▶ [Available data]
★ ★ ★ ★ ★

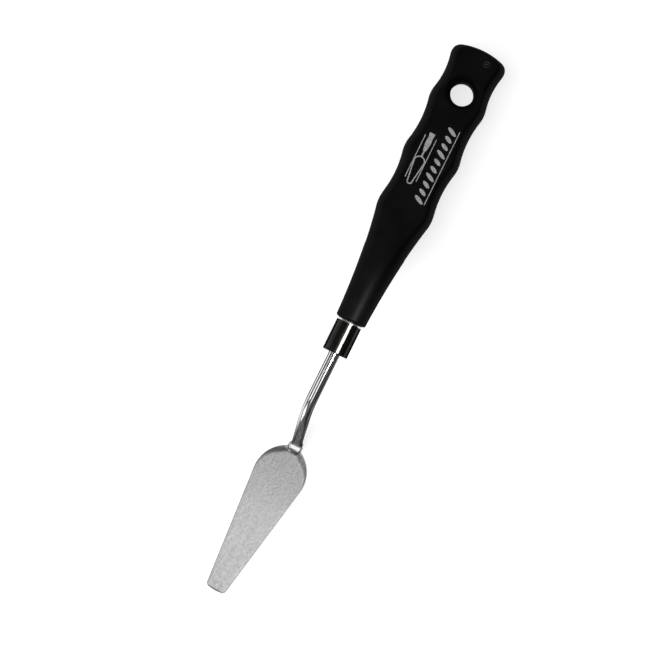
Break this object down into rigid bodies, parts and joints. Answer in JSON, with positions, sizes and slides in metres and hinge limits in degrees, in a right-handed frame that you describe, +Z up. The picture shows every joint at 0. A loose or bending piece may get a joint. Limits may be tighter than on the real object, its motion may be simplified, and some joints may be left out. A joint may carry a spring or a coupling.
{
  "type": "palette knife",
  "caption": "Small cranked painting knife: grooved black grip with a hanging hole, plated ferrule, bent steel shank and a blunt trowel-shaped blade.",
  "frame": {"origin": "middle of the footprint, on the table that the knife lies on", "axes": "+X from the butt to the blade's tip, +Z up out of the table on the printed side of the grip, +Y to the left of someone looking along +X"},
  "size_m": [0.2136, 0.0214, 0.016],
  "materials": {
    "grip_plastic": "fine satin moulded plastic, black",
    "ferrule_plating": "bright nickel plating with fine drawing marks along it",
    "shank_steel": "polished along its length",
    "blade_steel": "satin ground lengthways, slightly mottled",
    "weld_steel": "dull grey weld, dressed smooth",
    "bond_resin": "cured dark amber resin",
    "grip_print": "thin pale grey pad-printed ink"
  },
  "bodies": {
    "root": {"grip": "grip_plastic", "ferrule": "ferrule_plating", "shank": "shank_steel", "blade": "blade_steel", "neck_weld": "weld_steel", "tang_bond": "bond_resin"}
  },
  "joints": []
}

★ ★ ★ ★ ★

▶ [Goal of the exercise]
All of the data needs to be printed once more, exactly.

▶ [Full response]
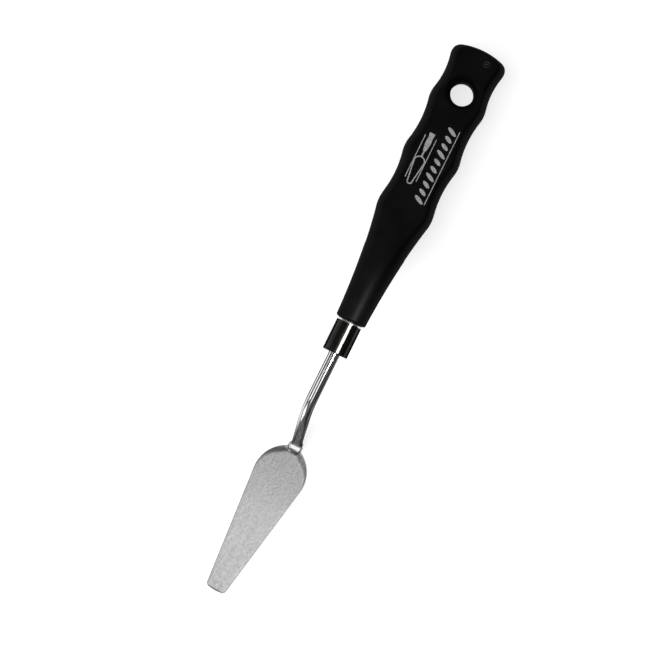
Break this object down into rigid bodies, parts and joints. Answer in JSON, with positions, sizes and slides in metres and hinge limits in degrees, in a right-handed frame that you describe, +Z up. The picture shows every joint at 0. A loose or bending piece may get a joint. Limits may be tighter than on the real object, its motion may be simplified, and some joints may be left out. A joint may carry a spring or a coupling.
{
  "type": "palette knife",
  "caption": "Small cranked painting knife: grooved black grip with a hanging hole, plated ferrule, bent steel shank and a blunt trowel-shaped blade.",
  "frame": {"origin": "middle of the footprint, on the table that the knife lies on", "axes": "+X from the butt to the blade's tip, +Z up out of the table on the printed side of the grip, +Y to the left of someone looking along +X"},
  "size_m": [0.2136, 0.0214, 0.016],
  "materials": {
    "grip_plastic": "fine satin moulded plastic, black",
    "ferrule_plating": "bright nickel plating with fine drawing marks along it",
    "shank_steel": "polished along its length",
    "blade_steel": "satin ground lengthways, slightly mottled",
    "weld_steel": "dull grey weld, dressed smooth",
    "bond_resin": "cured dark amber resin",
    "grip_print": "thin pale grey pad-printed ink"
  },
  "bodies": {
    "root": {"grip": "grip_plastic", "ferrule": "ferrule_plating", "shank": "shank_steel", "blade": "blade_steel", "neck_weld": "weld_steel", "tang_bond": "bond_resin"}
  },
  "joints": []
}